For boxplot, outliers are the points that are above or below the "whiskers". These one, by default, extend to the data points that are no more than the interquartile range times the range argument from the box. By default range value is 1.5, but you can change it and so you can also change the outliers list.
You can also see that with the boxplot.stats function, which performs the computation used by the plot.
For example, if you have the following vector :
v <- c(runif(10), -0.5, -1)
boxplot(v)
By default, only the -1 value is considered as an outlier. You can see it with boxplot.stats :
boxplot.stats(v)$out
[1] -1
But if you change the range argument (or the coef one for boxplot.stats), then -1 is no more considered as an outlier :
boxplot(v, range=2)
boxplot.stats(v, coef=2)$out
numeric(0)
This is admittedly not immediately evident from boxplot(). Look at the range parameter:
this determines how far the plot whiskers extend out from the box. If ‘range’ is positive, the whiskers extend to the most extreme data point which is no more than ‘range’ times the interquartile range from the box. A value of zero causes the whiskers to extend to the data extremes.

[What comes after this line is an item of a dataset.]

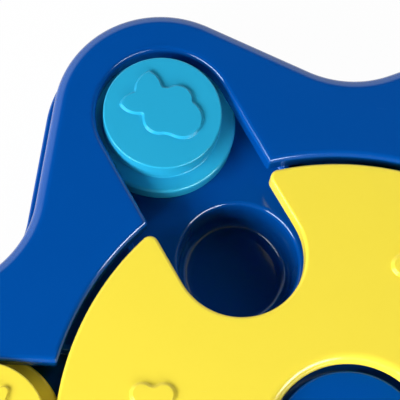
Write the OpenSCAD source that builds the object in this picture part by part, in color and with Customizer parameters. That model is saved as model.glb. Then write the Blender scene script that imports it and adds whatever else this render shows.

So the value of range is used, together with the interquartile range and the box (given by the quartiles), to determine where the whiskers end. And everything outside the whiskers is an outlier.
I'll be the first to agree that this definition is unintuitive. Sadly enough, it is established by now.

Changing the outlier rule in a boxplot

I have constructed some box-plots in R and have several outliers. I know that the default criteria to set outlier limits are:
Q3 + 1.5*IQR
Q1 - 1.5* IQR
However, I would like outliers classified as values that fall outside of the boundaries:
Q3 + 3*IQR
Q1 - 3* IQR
Is it possible to set this in R?
From ?boxplot
range: this determines how far the plot whiskers extend out from the box. If ‘range’ is positive, the whiskers extend to the most extreme data point which is no more than ‘range’ times the interquartile range from the box. A value of zero causes the whiskers to extend to the data extremes.
So set range=3
I'd encourage you not to do this without a lot of thought - people expect that the whiskers extend 1.5 IQRs. Changing the range will violate these assumptions and make it easy for people to draw incorrect conclusions from your graphic.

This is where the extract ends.